Whatever your motivation may be, it’s better to plan your exit now so you can prepare for the process, involve key people and get the buyer deal you deserve.

Here are three things you should be thinking about before you make a move to sell your business:

1. When will you sell? Understand it’s a process and not a deadline

Decide on a timeline to sell the business.

Rather than set a deadline, pick a two-year window of time to get the transaction completed. There are plenty of moving parts to tend to during that period: grooming the business for a buyer, hiring a broker, shopping for buyers, negotiations, a period for buyer due diligence, closing the deal, and some time for management transition.

Your selling timeline must mesh with the rest of your plans – be it retirement, health needs or succession planning. Be sure to consult with a financial advisor when contemplating a timeline.

2. How involved do you want to be after the sale?

Most buyers will insist on a period of management transition. That means the buyer wants to keep you and perhaps your management team around to make sure the business continues to run smoothly after the change in ownership.

Attaching that condition reassures the buyer your business is as sound as you promised, and it gives them a period of time to learn how you run things. The problem? You may not want to stick around. And some deals see the former owner glued to the company for 5 years after the sale.

Decide now how much time you are willing to offer to the buyer. It will become part of the negotiations and may affect the price.
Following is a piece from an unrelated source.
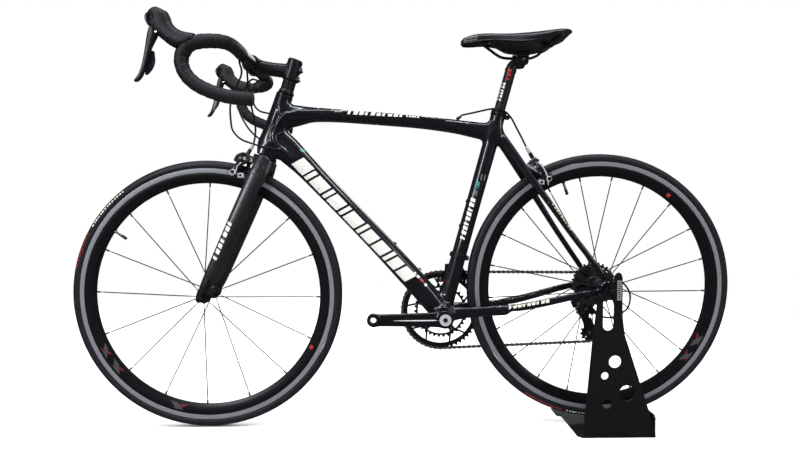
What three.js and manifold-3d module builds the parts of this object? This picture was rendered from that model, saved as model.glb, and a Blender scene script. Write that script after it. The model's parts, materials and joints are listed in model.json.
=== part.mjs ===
// A road bicycle standing in a one-sided rear axle stand.
// Millimetres, +Z up. The front of the bicycle is towards -X and its left side towards -Y.
// The origin is on the ground, half way between the two axles, in the bicycle's middle plane.
import * as THREE from 'three';
import { mergeVertices } from 'three/addons/utils/BufferGeometryUtils.js';
import Module from 'manifold-3d';

const wasm = await Module();
wasm.setup();

// ---- Driving dimensions ----
const GAP = 0.3; // room between pieces that touch

const WHEELBASE = 981;
const WHEEL_R = 334; // outside of a 700 x 23 tyre
const TYRE_HALF = 11.4;
const RIM_OUTER_R = 314.7;
const RIM_INNER_R = 277.5;
const RIM_HALF = 9.8;
const REAR_LIFT = 18; // how far the stand holds the rear wheel off the ground
const FRONT_AXLE = [-WHEELBASE / 2, WHEEL_R];
const REAR_AXLE = [WHEELBASE / 2, WHEEL_R + REAR_LIFT];
const FRONT_SPOKES = 16;
const REAR_SPOKES = 21;
const WHEEL_STEPS = 48;

const FORK_END_Y = 50; // half of the 100 mm front hub
const REAR_END_Y = 65; // half of the 130 mm rear hub

const HEAD_ANGLE = THREE.MathUtils.degToRad(16.8); // steering axis, from vertical
const HEAD_TOP = new THREE.Vector3(-294, 0, 831.5);
const HEAD_LENGTH = 161;
const STEERER_R = 14.3;

const SEAT_ANGLE = THREE.MathUtils.degToRad(15.4); // seat tube, from vertical
const POST_R = 13.6;
const SEAT_TUBE_LENGTH = 516;

const BB = [96, 282]; // bottom bracket centre
const CRANK_LENGTH = 172.5;
const OUTER_TEETH = 50;
const INNER_TEETH = 34;
const COG_TEETH = 14;
const CHAIN_PITCH = 12.7;
const CHAIN_Y = 48;
const CHAIN_HALF = 2.8;
const UPPER_PULLEY = [480, 284];
const LOWER_PULLEY = [490, 219];
const PULLEY_R = 19;

const BAR_HALF = 205; // centre line of the drops
const BAR_R = 15.9;
const BARE_HALF = 96; // half of the untaped middle of the bar
const TAPE_R = 15;

const STAND_PLATE = 4;
const STAND_OUT_Y = -88;
const STAND_IN_Y = STAND_OUT_Y + STAND_PLATE;
const HOOK_SCREWS = [[462, 334], [505, 322]];

// ---- Finishes ----
function finish(color, roughness, metalness = 0) {
  return new THREE.MeshStandardMaterial({ color, roughness, metalness });
}
const GLOSS_FRAME = finish(0x08090d, 0.18);
const SATIN_FORK = finish(0x17181b, 0.42);
const MATTE_BLACK = finish(0x121214, 0.6);
const RUBBER = finish(0x0c0c0d, 0.8);
const TYRE = finish(0x0e0e0f, 0.85);
const RIM = finish(0x141416, 0.4, 0.4);
const STEEL = finish(0x8a8c90, 0.35, 0.9);
const DARK_ALLOY = finish(0x1a1b1e, 0.3, 0.6);
const GLOSS_CRANK = finish(0x0b0b0d, 0.2, 0.3);
const STAND_COAT = finish(0x101011, 0.55);
const LEVER_GREY = finish(0x23262e, 0.35, 0.4);
const SADDLE = finish(0x0d0d0f, 0.5);

// ---- Working with closed shapes ----
const v3 = (x, y, z) => new THREE.Vector3(x, y, z);

function welded(geometry) {
  const bare = geometry.index ? geometry.toNonIndexed() : geometry.clone();
  bare.deleteAttribute('normal');
  bare.deleteAttribute('uv');
  return mergeVertices(bare, 1e-4);
}

function signedVolume(geometry) {
  const p = geometry.attributes.position;
  const index = geometry.index;
  const [a, b, c] = [v3(), v3(), v3()];
  let sum = 0;
  for (let i = 0; i < index.count; i += 3) {
    a.fromBufferAttribute(p, index.getX(i));
    b.fromBufferAttribute(p, index.getX(i + 1));
    c.fromBufferAttribute(p, index.getX(i + 2));
    sum += a.dot(b.cross(c));
  }
  return sum;
}

// A welded copy without collapsed triangles, with its faces pointing out.
function closed(geometry) {
  const out = welded(geometry);
  const old = out.index.array;
  const kept = [];
  for (let i = 0; i < old.length; i += 3) {
    const [a, b, c] = [old[i], old[i + 1], old[i + 2]];
    if (a !== b && b !== c && c !== a) kept.push(a, b, c);
  }
  out.setIndex(kept);
  if (signedVolume(out) < 0) {
    for (let i = 0; i < kept.length; i += 3) [kept[i], kept[i + 1]] = [kept[i + 1], kept[i]];
    out.setIndex(kept);
  }
  return out;
}

function solid(geometry) {
  const shape = closed(geometry);
  return new wasm.Manifold(new wasm.Mesh({
    numProp: 3,
    vertProperties: Float32Array.from(shape.attributes.position.array),
    triVerts: Uint32Array.from(shape.index.array),
  }));
}

function geometryOf(body) {
  const mesh = body.getMesh();
  const out = new THREE.BufferGeometry();
  out.setAttribute('position', new THREE.BufferAttribute(mesh.vertProperties, 3));
  out.setIndex(new THREE.BufferAttribute(mesh.triVerts, 1));
  return out;
}

function join(...shapes) {
  return geometryOf(shapes.map(solid).reduce((a, b) => a.add(b)));
}

function cut(shape, ...tools) {
  return geometryOf(tools.map(solid).reduce((a, b) => a.subtract(b), solid(shape)));
}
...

3. How will you use the cash?

Money is never a problem until you have it! And the proceeds from the sale of your business will likely represent the largest financial transaction of your life.

Begin to talk with financial advisors now – such as a wealth management expert, your accountant and your lawyer. These experts will help you design a strategy to minimize taxes and make the most of your incoming cash. They’ll work with you to figure out how you can use the money to do the things you want to do.

Selling your business is a big deal. There are big steps to take and big decisions to make. So talk to people whose opinions you value – including other entrepreneurs who have been through an ownership transition.